6 Silly Words to Help us Meet People Where they Are.

 

A lion is not a pussycat. 

The lion and the domestic cat are both part of the feline family and therefore share some common characteristics: whiskers, claws, tails, and so on. On looking at a lion, one might have the brief feeling that they could step into the cage and cuddle it like a house cat. The obvious fact, of course, is: a lion is not a pussycat.

In life we often fool ourselves into believing that, in fact, a lion—in whatever form it may appear—is a pussycat. And this causes us some mental anguish.

Years ago, my wife and I were having some problems with our then six-year-old son. Our son naturally acted like a six-year-old, with the whole array of behaviors and attitudes. On one hand, he had the maturity and independence to make himself an omelette. But on the other, he still threw tantrums when he didn’t get what he wanted. When this happened I often found myself filled with bewilderment and frustration. I felt as though I had lost control as a parent. But the bottom line was: he was not conforming to my idea of how he should have been acting. A lion, after all, is not a pussycat. My son is not an adult.

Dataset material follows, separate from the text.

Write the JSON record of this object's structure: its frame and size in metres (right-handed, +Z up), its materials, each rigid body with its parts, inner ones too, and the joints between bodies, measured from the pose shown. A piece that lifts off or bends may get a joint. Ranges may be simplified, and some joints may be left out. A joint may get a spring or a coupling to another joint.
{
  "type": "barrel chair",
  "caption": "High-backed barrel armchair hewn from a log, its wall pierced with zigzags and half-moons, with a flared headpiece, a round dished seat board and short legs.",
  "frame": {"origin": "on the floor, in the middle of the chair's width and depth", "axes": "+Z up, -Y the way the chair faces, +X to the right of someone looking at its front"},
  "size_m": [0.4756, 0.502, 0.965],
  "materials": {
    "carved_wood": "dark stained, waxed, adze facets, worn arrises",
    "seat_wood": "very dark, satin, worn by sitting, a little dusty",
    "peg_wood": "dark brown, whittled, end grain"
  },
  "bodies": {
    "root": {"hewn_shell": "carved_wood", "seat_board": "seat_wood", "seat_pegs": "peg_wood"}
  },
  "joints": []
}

Despite his young appearance, my son can act very adult-like. Not only can he cook a little, he can also have a metaphysical conversation about God. But despite this, he is just a child. Like the lion which shares many features of a pussycat, my son too has some mature attributes. But a lion is wilder than a pussycat, and my son is not as mature as an adult.

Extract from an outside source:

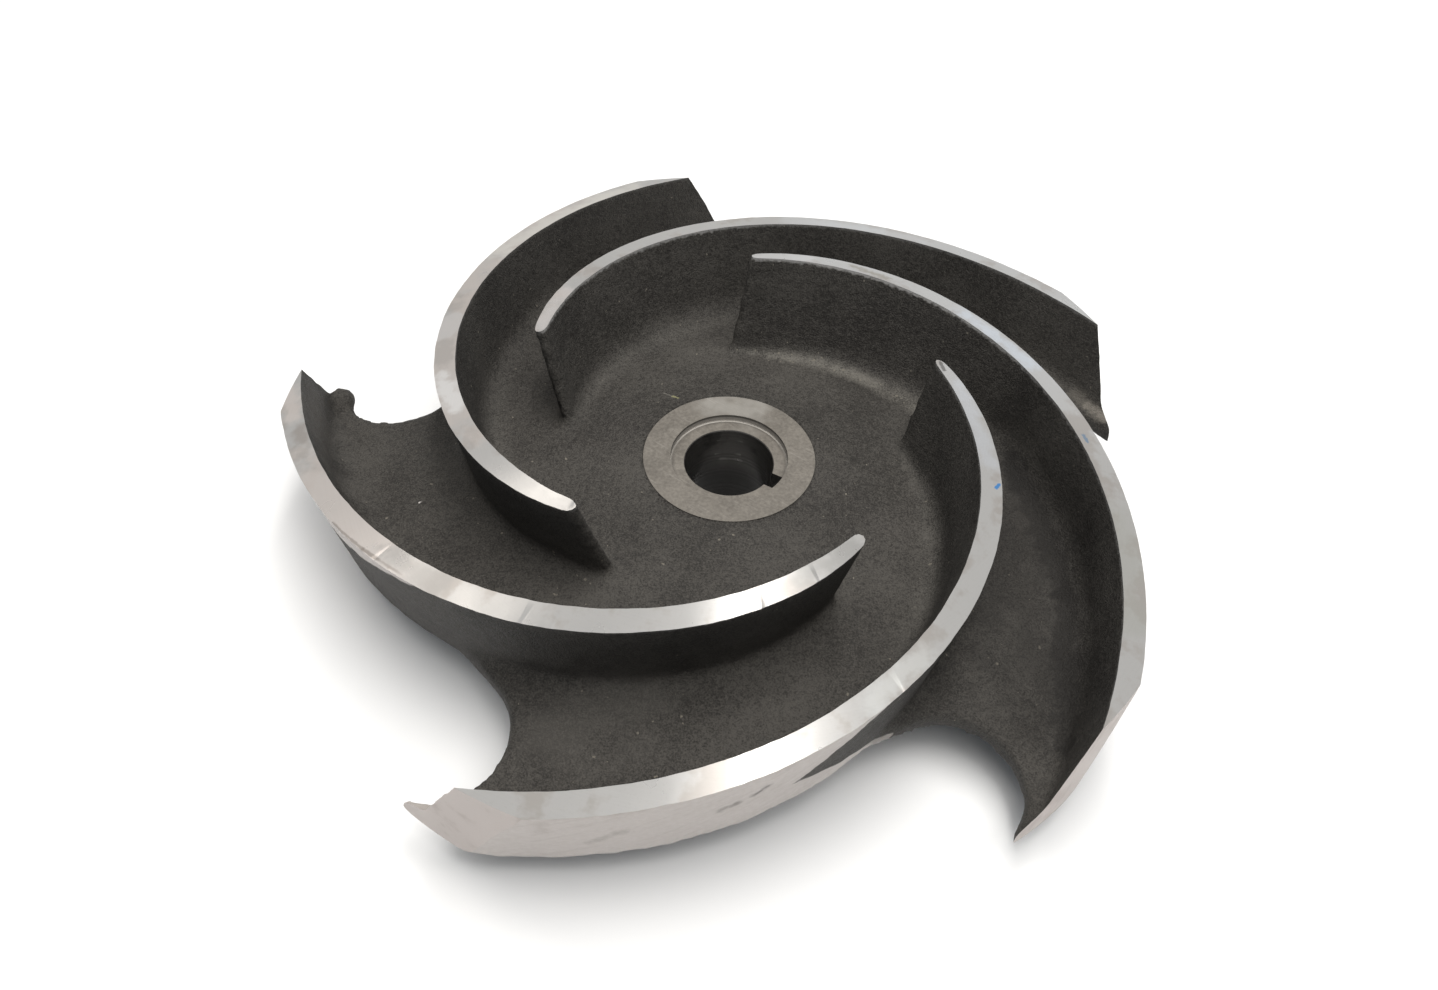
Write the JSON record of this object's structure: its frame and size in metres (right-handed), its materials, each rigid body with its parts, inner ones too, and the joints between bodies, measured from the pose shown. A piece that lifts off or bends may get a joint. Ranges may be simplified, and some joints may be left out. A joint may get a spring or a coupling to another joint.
{
  "type": "pump impeller",
  "caption": "Semi-open centrifugal pump impeller: swept vanes on a scalloped back shroud, with a keyed bore and turned hub.",
  "frame": {"origin": "on the bore axis, at the rear face of the hub, where the casting rests", "axes": "+Z along the bore axis towards the suction side, where the vanes stand open; +X to the right of the picture's view"},
  "size_m": [0.3102, 0.3092, 0.0773],
  "materials": {
    "cast_iron": "dark cast skin, with turned and ground faces on the vane tips, rim and hub"
  },
  "bodies": {
    "root": {"impeller": "cast_iron"}
  },
  "joints": []
}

Similar is the issue I had with my English language students. They are international students between 18 and 20 years old, mostly from China. The difficulty I had was that as an English language teacher, I had mostly taught a mix of students from a wide variety of countries who were eager to communicate with each other in English. Overall, they had been very active students as well. My new students were the opposite. I was constantly confronted by their deafening silence. I constantly had to ask them to stop speaking Chinese in class. I was forever frustrated. I was expecting a pussycat to be a lion.

I failed to appreciate the conditioning of these students. They had been taught in classes of over 50, in which the teacher talks, and the students “listen.” They could sometimes get away with doing nothing, using their phones in class, probably even sleeping, because they could remain almost anonymous. This environment is not conducive to self-expression or critical thinking. And that’s why these students are less likely to be active and involved in my classes. This is not their fault. A pussycat cannot will itself to be a lion.

And then there is the most foolish example when we blame inanimate objects for our own mistakes. We kick our toe on the table leg and it’s not our fault, it’s the table’s! (Oh, how at those times I wish they made tables without legs.)

Obviously we should not get angry. We were not being careful enough. We were not exercising our human capacity to pay attention to our surroundings and move around objects in our environment. The table, on the other hand, was just being a table. Its nature is to sit motionless, regardless of what we are doing. A lion, too, is a lion. Its nature is to attack things.

So why get angry? The same can equally be said about people who do not conform to our expectations. We often get angry at things and people for being a certain way. The anger arises because things do not turn out how we want—life does not conform to our own preconceived expectations.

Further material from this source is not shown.